Ia menegaskan, Aceh masih menjadi wilayah yang sangat rawan terhadap penyebaran ideologi kekerasan, terutama jika dibiarkan tumbuh di ruang-ruang yang sulit terpantau, karena terkamuflase dalam institusi-institusi publik, termasuk lembaga pemerintah atau semi pemerintah.
“Kita tidak boleh lengah. Kejadian ini menunjukkan bahwa kelompok teroris tidak hanya menyasar masyarakat biasa, yang lemah secara sosial ekonomi, tapi juga di kalangan ASN yang memiliki akses, otoritas, bahkan mungkin posisi strategis dalam pemerintahan,” tegasnya.
Menurut dia, peristiwa ini harus menjadi catatan serius bagi pemerintah, baik pusat maupun daerah, agar lebih agresif dalam melakukan pencegahan ideologi ekstrem.
“Teroris hari ini tidak lagi bergerak dengan cara lama.
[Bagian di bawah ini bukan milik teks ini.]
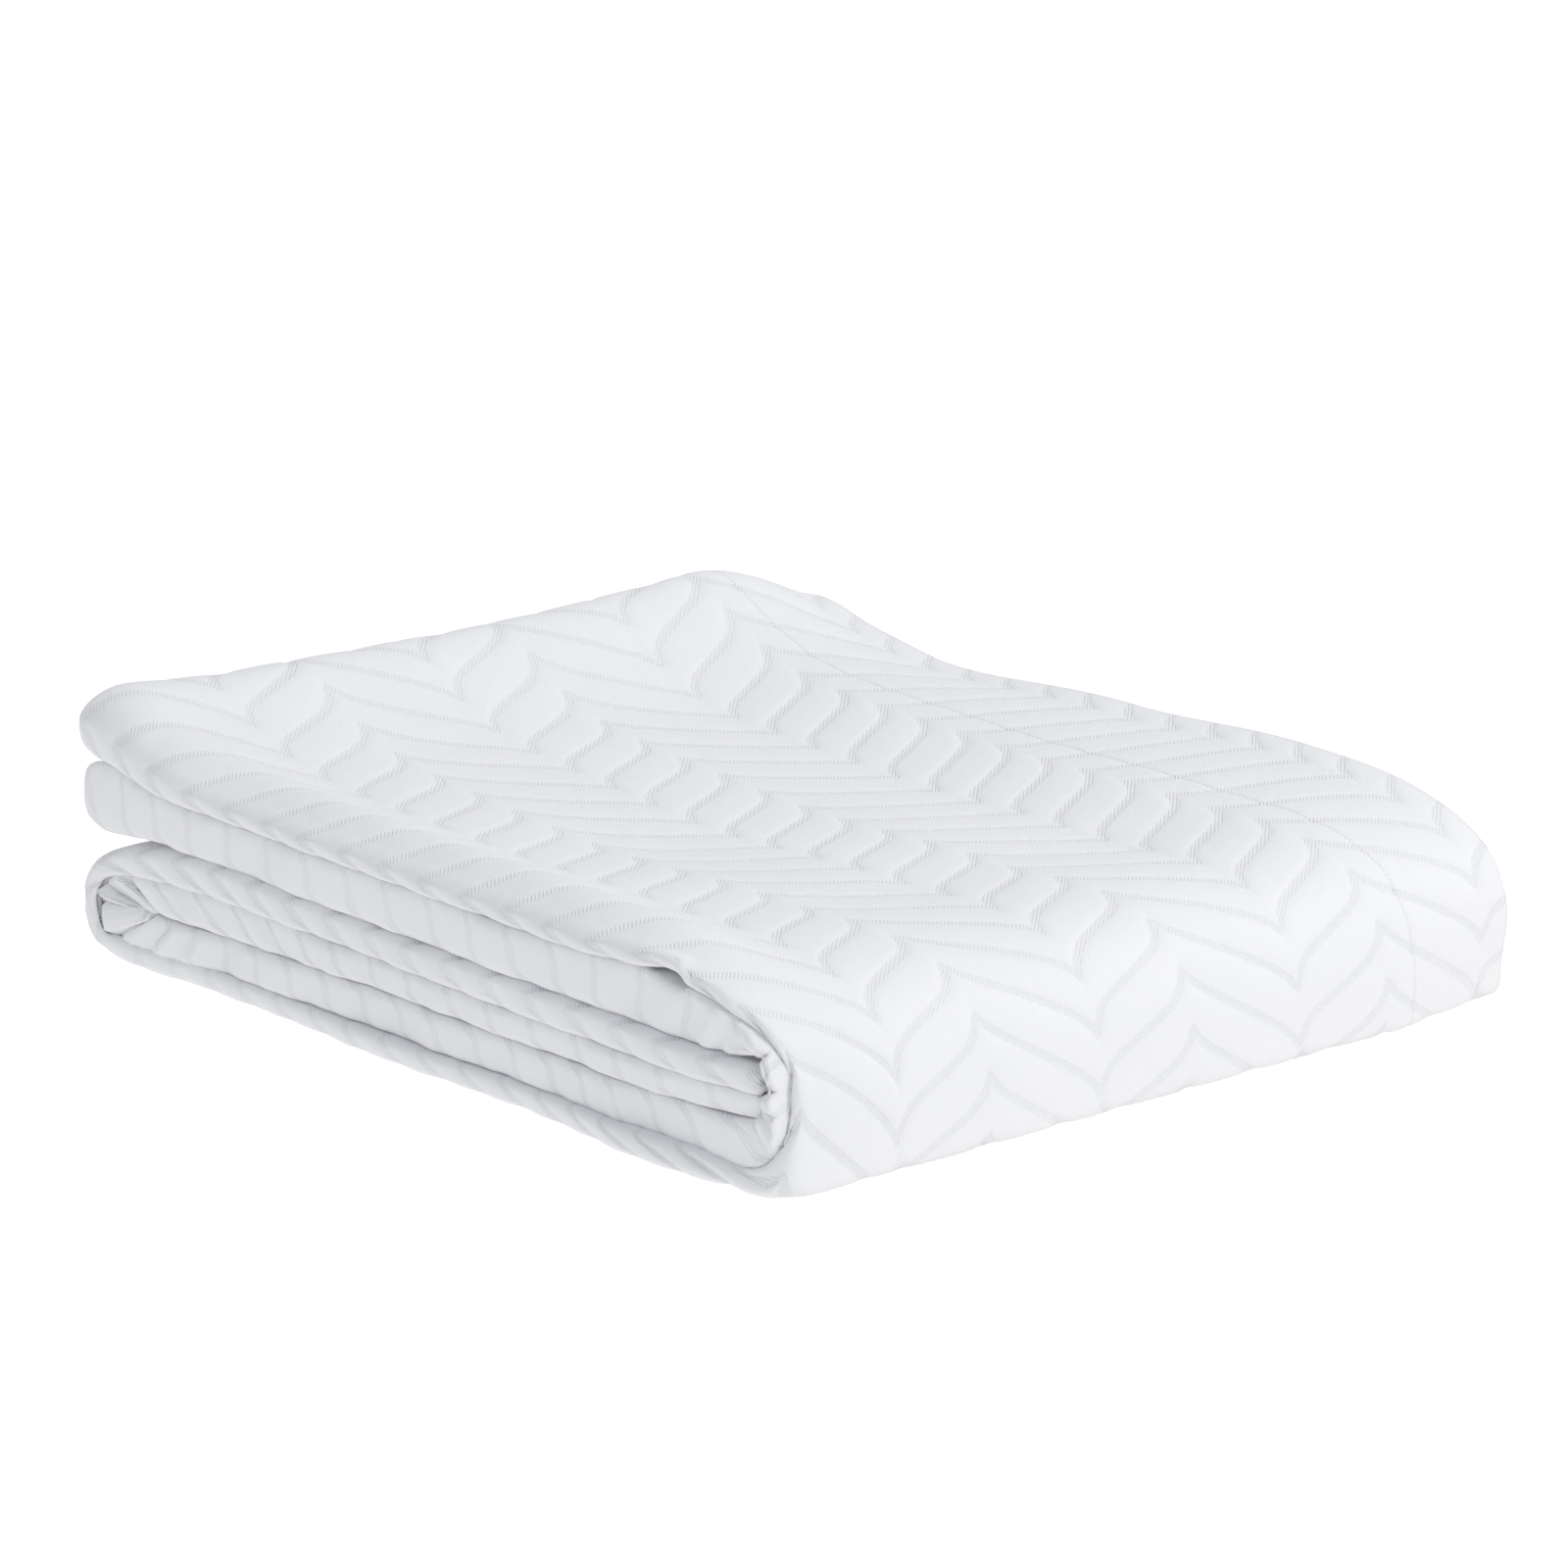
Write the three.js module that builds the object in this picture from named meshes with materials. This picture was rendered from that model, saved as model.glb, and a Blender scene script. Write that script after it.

Mereka menyusup secara halus, memanfaatkan celah ideologis dan kelemahan sistem pengawasan. Ketika seorang ASN bisa terpapar, itu artinya mereka telah menjadikan institusi negara sebagai target penyebaran paham mereka. Ini sangat strategis dan berbahaya,” ungkapnya.
FKPT Aceh, kata Wira, sejak awal terus mendorong penguatan literasi kebangsaan di semua lini, termasuk di lingkungan ASN, lembaga pendidikan, dan komunitas masyarakat.
“Kita butuh kerja sama semua pihak. Bukan hanya tugas Densus 88. Pemerintah daerah harus berani membuat kebijakan yang mencegah radikalisme tumbuh, bukan sekadar reaktif setelah ada penangkapan,” ujarnya.
Ia juga mengapresiasi langkah cepat Densus 88 dalam mengungkap jaringan terorisme tersebut. Namun, ia mengingatkan bahwa pendekatan keamanan saja tidak cukup.
“Kita tidak bisa hanya mengandalkan penangkapan. Pencegahan jauh lebih penting. Tanpa membangun kesadaran ideologis, kita hanya akan terus sibuk memadamkan api tanpa pernah tahu siapa yang membawa bensinnya,” pungkasnya.